Ameaças e impunidade

Desde 2011, quando assumiu o primeiro mandato, o então deputado (Psol-RJ) já enfrentava ameaças de morte por parte de grupos de extrema direita. Ele conta que tentou garantir, de todos os modos, uma segurança mínima para permanecer no Brasil, mas não teve suporte dos órgãos responsáveis. “A Polícia Federal não moveu uma palha para desvendar quem estava por trás e financiava o terrorismo do qual eu era e sigo sendo vítima. Fiz 17 denúncias que resultaram em nada”, detalha.
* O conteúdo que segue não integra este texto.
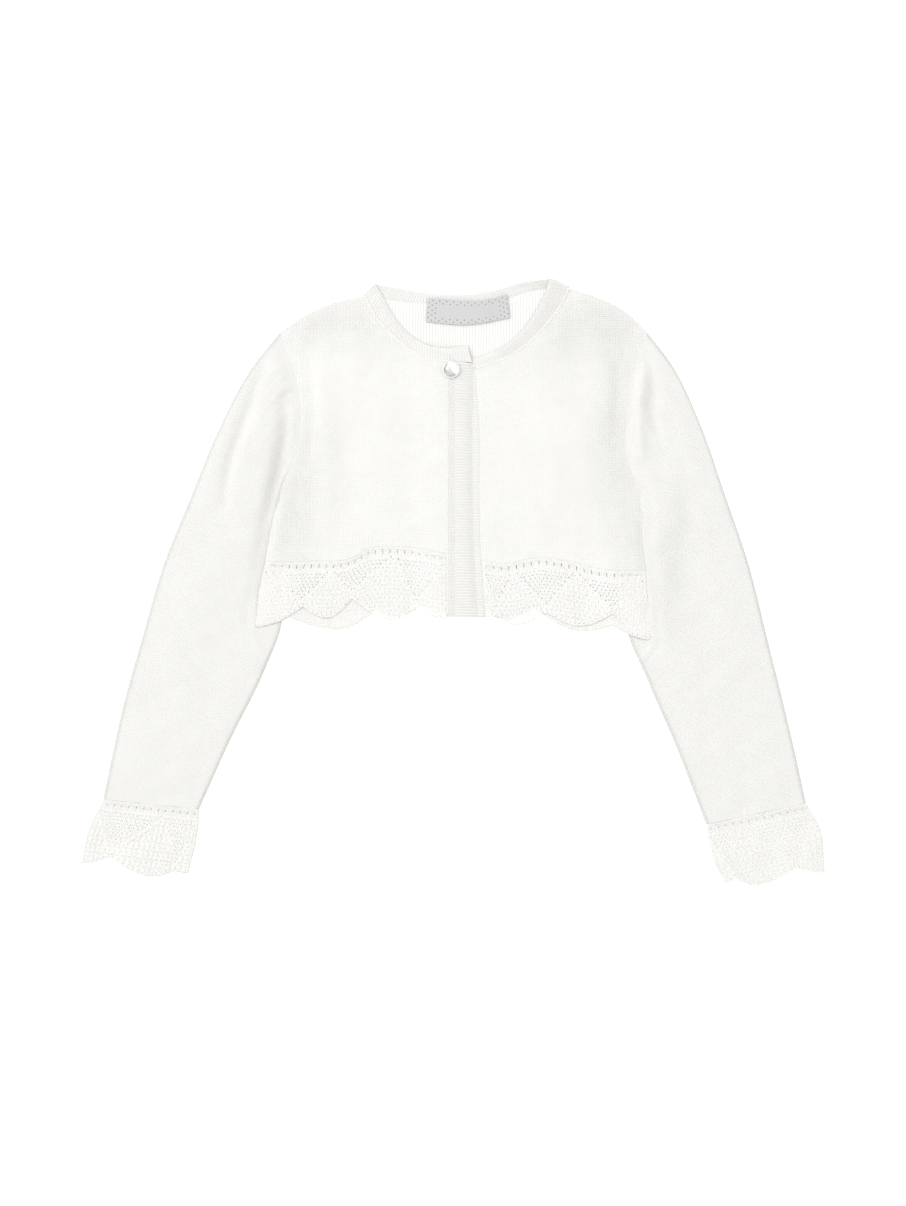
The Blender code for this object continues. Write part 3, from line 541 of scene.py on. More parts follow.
FRONT_OPENED = {
    "right": [
        Crease([Spot(-112.0, 176.0), Spot(-98.0, 180.0), Spot(-72.0, 182.0), Spot(-52.0, 172.0)],
               17.0, 0.75),
        Crease([Spot(-118.0, 4.0), Spot(-113.0, 40.0), Spot(-103.0, 76.0), Spot(-98.0, 110.0)],
               15.0, 0.85),
    ],
    "left": [
        Crease([Spot(128.0, 176.0), Spot(108.0, 182.0), Spot(88.0, 176.0), Spot(70.0, 162.0)],
               21.0, 1.0),
        Crease([Spot(126.0, 2.0), Spot(121.0, 40.0), Spot(114.0, 80.0), Spot(112.0, 130.0),
                Spot(116.0, 165.0)], 15.0, 0.95),
    ],
}
SLEEVE_CREASES = {
    "right": [
        Crease([Spot(-131.0, 154.0), Spot(-144.0, 116.0), Spot(-157.0, 76.0), Spot(-159.5, 54.0)],
               4.2, -1.9),
        Crease([Spot(-150.0, 136.0), Spot(-164.0, 96.0), Spot(-176.0, 56.0)], 8.0, 1.0),
        Crease([Spot(-176.0, 20.0), Spot(-186.0, -20.0), Spot(-196.0, -60.0)], 16.0, 0.8),
        Crease([Spot(-118.0, 128.0), Spot(-117.0, 106.0), Spot(-122.0, 76.0), Spot(-128.0, 44.0)],
               4.6, -2.8),
        Crease([Spot(-112.0, 118.0), Spot(-113.0, 100.0), Spot(-118.0, 84.0)], 2.6, 0.8),
    ],
    "left": [
        Crease([Spot(134.0, 152.0), Spot(129.5, 120.0), Spot(131.5, 88.0)], 4.2, 2.2),
        Crease([Spot(150.0, 140.0), Spot(165.0, 100.0), Spot(178.0, 60.0)], 8.0, 1.1),
        Crease([Spot(182.0, 10.0), Spot(193.0, -30.0), Spot(200.0, -70.0)], 16.0, 0.8),
        Crease([Spot(136.5, 156.0), Spot(140.0, 142.0), Spot(140.0, 118.0), Spot(144.0, 104.0)],
               4.0, -2.2),
        Crease([Spot(162.0, 62.0), Spot(157.0, 16.0), Spot(154.0, -32.0)], 10.0, -1.3),
    ],
}
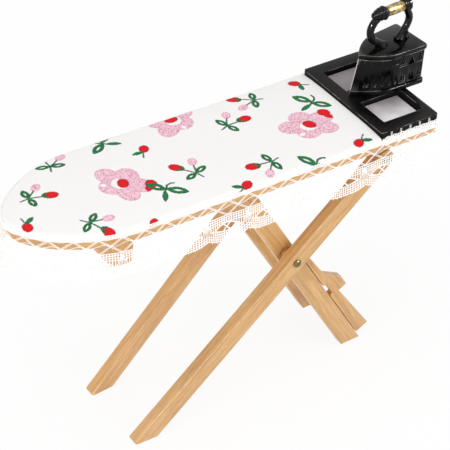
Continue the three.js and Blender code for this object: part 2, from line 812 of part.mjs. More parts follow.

“A criminosa e pesada campanha de destruição da minha imagem pública com fake news e mentiras e a execução covarde e brutal de Marielle Franco deram-me a exata medida do perigo real que eu corria e o vislumbre do que o Brasil se transformaria quando o genocida tomasse posse”. Wyllys abriu mão do mandato e deixou o país em janeiro de 2019, no primeiro mês do governo Bolsonaro. Viveu na Alemanha, nos Estados Unidos e hoje dedica-se à carreira acadêmica em Barcelona, onde faz doutorado sobre fake news e discursos de ódio. 

Os mecanismos de perseguição contra Jean Wyllys são exatamente os mesmos que fizeram com que Marcia Tiburi anunciasse sua saída do país, em março do mesmo ano. Depois de um período nos Estados Unidos, ela mudou-se para França, também acolhida por uma instituição acadêmica. “Nunca mais fui pro Brasil, nunca mais vi minha família. Meu marido pôde ficar um tempo de licença na França, mas faz mais de um ano que não está aqui”, explica. “Eu sigo aqui como uma pessoa exilada, nesse momento, protegida pela universidade francesa. O Brasil entrou no mapa de países onde ocorrem essas perseguições.”

Futuro ameaçado

O machismo e a misoginia também causaram linchamentos virtuais e ameaças contra Débora Diniz, professora da Universidade de Brasília (UnB). A antropóloga foi amplamente hostilizada após debate pelo direito ao aborto até a 12ª semana de gestação no Supremo Tribunal Federal, em agosto de 2018. Ameaçada de morte, Diniz e família deixaram o país aconselhados pelo Programa de Proteção aos Defensores de Direitos Humanos do governo federal.

Exílio, perseguição, governo militarizado e violência deliberada. Como se não bastassem as semelhanças com os anos de chumbo, o governo Bolsonaro tem utilizado a Lei de Segurança Nacional para enquadrar críticos a sua gestão. A exemplo do youtuber Felipe Neto e do militante Rodrigo Pilha.

Tiburi lembra o ministro do Supremo Ricardo Lewandowski, o citar o uso da lei como “fóssil jurídico” que estabelece nexo entre ditadura e dias atuais. “O que o Brasil está vivendo hoje é muito parecido com o que a Alemanha viveu no período nazista. E não podemos dizer que não avisamos. Eu avisei”, endossa a filósofa, que não tem perspectiva de retornar ao país apesar de todas as implicações de seu exílio. “Eu não voltarei para o Brasil governado por Bolsonaro, mas voltarei para o Brasil governado pela democracia. Espero que haja eleições em 2022”.